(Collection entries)
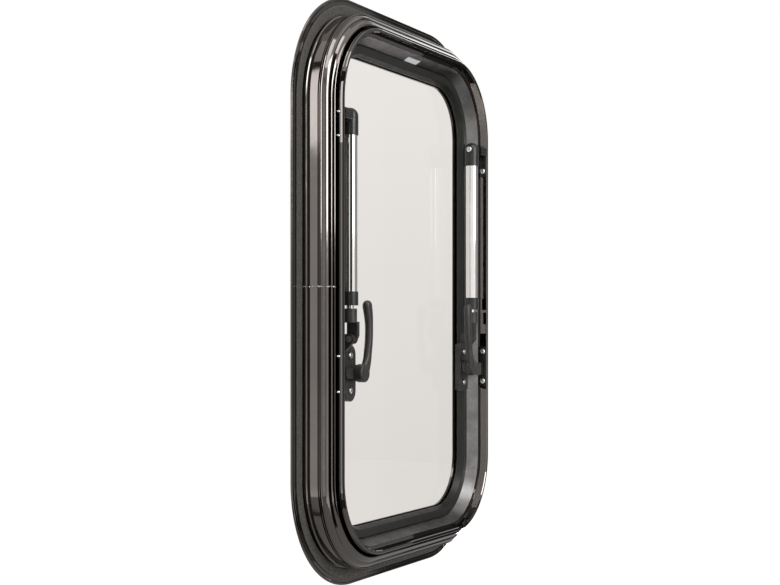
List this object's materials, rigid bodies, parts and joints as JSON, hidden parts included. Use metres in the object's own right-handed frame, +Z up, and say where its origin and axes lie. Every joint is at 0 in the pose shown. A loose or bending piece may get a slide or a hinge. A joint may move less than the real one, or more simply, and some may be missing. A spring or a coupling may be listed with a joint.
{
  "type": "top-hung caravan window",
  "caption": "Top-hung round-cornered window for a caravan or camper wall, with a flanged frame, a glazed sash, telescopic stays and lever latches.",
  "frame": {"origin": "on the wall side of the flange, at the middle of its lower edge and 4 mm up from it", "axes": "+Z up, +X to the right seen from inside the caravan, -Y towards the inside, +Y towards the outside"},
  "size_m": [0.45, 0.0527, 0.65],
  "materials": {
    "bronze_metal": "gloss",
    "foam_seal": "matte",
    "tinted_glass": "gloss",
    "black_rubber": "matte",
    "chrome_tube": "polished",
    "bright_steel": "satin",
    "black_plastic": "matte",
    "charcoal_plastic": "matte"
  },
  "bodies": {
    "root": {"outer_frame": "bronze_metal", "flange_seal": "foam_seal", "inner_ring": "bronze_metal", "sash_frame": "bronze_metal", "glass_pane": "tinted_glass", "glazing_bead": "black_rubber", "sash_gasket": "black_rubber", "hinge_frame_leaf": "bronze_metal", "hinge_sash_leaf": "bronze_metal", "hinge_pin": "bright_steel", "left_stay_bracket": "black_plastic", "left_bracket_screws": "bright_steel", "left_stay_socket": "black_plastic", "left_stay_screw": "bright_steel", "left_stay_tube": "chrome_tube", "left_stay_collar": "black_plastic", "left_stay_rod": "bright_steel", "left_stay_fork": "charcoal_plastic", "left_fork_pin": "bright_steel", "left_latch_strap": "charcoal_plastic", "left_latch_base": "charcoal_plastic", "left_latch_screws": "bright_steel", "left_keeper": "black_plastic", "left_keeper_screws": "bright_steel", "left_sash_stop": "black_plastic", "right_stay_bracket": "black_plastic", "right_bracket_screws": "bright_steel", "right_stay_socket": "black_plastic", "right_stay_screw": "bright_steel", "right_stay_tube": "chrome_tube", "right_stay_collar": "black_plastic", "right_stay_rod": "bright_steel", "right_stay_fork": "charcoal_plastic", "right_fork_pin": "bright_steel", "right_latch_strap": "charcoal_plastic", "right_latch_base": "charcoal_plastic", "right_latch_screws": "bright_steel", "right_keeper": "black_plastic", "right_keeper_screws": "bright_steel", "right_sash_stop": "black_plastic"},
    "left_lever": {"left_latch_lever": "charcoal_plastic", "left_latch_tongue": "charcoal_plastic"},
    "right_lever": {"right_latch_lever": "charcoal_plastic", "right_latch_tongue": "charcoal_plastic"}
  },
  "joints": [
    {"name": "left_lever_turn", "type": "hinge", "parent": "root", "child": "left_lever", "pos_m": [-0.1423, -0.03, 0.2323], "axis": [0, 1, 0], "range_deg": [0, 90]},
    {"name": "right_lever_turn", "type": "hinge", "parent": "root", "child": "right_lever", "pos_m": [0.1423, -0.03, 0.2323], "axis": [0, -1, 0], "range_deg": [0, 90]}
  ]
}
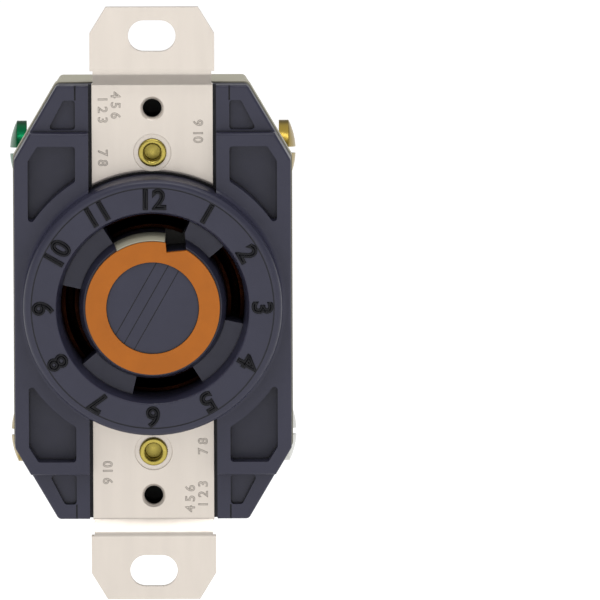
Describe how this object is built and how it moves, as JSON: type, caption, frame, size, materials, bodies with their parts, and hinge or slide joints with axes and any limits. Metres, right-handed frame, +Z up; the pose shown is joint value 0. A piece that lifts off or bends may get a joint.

* * *

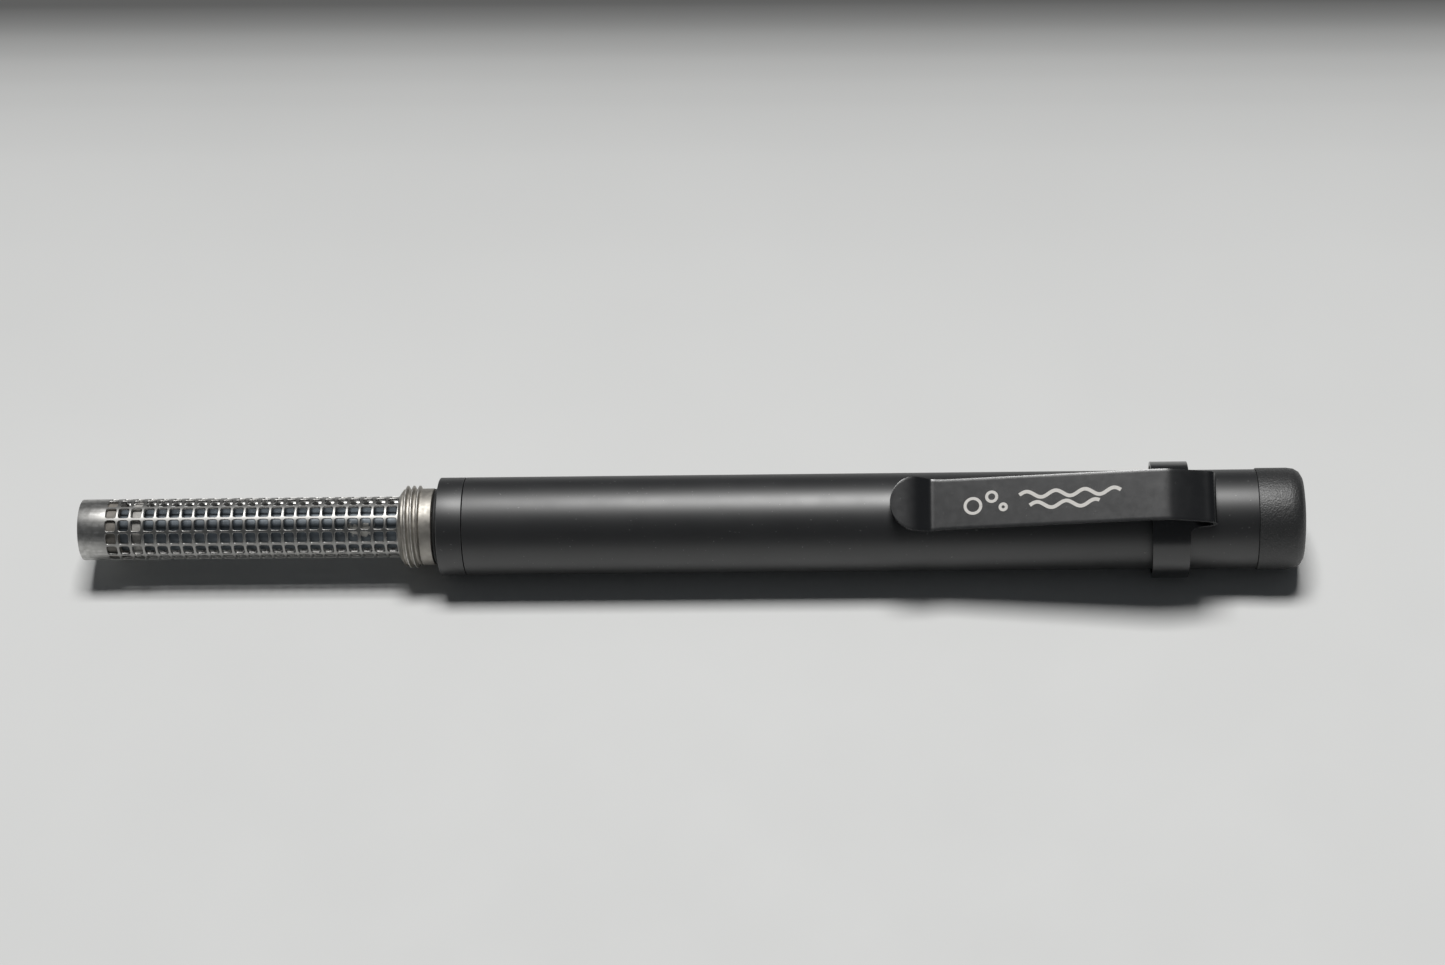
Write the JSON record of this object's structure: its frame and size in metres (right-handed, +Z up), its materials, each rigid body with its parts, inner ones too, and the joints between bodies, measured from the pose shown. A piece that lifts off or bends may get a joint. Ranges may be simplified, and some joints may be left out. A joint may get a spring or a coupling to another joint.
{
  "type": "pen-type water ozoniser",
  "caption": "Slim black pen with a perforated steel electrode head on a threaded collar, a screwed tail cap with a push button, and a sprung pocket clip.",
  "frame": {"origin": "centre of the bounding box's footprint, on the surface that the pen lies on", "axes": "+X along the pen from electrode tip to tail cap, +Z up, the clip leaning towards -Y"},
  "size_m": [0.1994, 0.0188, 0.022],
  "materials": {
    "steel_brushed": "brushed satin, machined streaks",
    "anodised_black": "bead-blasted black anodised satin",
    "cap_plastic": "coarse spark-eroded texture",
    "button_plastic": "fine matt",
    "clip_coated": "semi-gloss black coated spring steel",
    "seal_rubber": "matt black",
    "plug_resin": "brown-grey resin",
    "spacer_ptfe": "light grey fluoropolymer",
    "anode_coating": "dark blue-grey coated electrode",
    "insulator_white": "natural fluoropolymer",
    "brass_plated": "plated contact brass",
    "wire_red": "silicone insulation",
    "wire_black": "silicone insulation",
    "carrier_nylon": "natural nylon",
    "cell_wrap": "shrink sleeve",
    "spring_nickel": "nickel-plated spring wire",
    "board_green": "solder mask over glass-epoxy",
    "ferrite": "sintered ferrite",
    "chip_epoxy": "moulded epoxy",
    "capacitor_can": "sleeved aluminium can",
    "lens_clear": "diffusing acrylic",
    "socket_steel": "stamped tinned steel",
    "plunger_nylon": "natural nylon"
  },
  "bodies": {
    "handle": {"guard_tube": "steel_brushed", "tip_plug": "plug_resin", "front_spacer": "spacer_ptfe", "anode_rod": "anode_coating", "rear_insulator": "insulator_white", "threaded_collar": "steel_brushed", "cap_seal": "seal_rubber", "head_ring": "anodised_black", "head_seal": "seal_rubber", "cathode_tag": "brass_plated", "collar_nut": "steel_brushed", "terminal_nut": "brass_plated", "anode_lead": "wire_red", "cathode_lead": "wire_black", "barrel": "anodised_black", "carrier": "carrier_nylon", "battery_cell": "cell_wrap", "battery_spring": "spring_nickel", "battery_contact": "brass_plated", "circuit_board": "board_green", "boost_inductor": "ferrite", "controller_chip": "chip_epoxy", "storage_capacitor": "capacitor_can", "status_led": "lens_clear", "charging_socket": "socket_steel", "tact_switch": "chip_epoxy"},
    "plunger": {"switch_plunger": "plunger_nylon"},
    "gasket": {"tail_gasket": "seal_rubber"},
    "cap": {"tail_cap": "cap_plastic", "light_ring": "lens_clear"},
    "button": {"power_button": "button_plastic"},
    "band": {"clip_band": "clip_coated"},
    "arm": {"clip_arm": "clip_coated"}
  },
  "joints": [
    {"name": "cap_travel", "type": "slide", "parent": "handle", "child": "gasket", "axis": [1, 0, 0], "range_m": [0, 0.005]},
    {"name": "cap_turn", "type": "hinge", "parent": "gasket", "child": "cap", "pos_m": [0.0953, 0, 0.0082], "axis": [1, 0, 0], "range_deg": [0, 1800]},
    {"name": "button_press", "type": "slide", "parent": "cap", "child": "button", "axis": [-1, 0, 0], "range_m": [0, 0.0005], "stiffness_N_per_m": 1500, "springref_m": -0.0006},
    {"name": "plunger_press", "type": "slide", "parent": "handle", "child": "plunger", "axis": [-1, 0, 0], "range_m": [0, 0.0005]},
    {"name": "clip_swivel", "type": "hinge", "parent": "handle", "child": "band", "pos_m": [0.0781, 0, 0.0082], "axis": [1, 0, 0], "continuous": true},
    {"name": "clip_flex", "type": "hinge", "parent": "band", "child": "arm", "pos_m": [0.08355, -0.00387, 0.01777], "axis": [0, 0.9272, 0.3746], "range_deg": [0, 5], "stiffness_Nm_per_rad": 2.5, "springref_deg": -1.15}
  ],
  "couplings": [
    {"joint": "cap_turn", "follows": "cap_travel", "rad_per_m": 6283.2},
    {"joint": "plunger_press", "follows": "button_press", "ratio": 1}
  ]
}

GOAL: Among the entries above, identify all lines with "from" and copy them.

EXERCISE SOLUTION:
  "frame": {"origin": "on the wall side of the flange, at the middle of its lower edge and 4 mm up from it", "axes": "+Z up, +X to the right seen from inside the caravan, -Y towards the inside, +Y towards the outside"},
Write the JSON record of this object's structure: its frame and size in metres (right-handed, +Z up), its materials, each rigid body with its parts, inner ones too, and the joints between bodies, measured from the pose shown. A piece that lifts off or bends may get a joint. Ranges may be simplified, and some joints may be left out. A joint may get a spring or a coupling to another joint.
  "frame": {"origin": "centre of the bounding box's footprint, on the surface that the pen lies on", "axes": "+X along the pen from electrode tip to tail cap, +Z up, the clip leaning towards -Y"},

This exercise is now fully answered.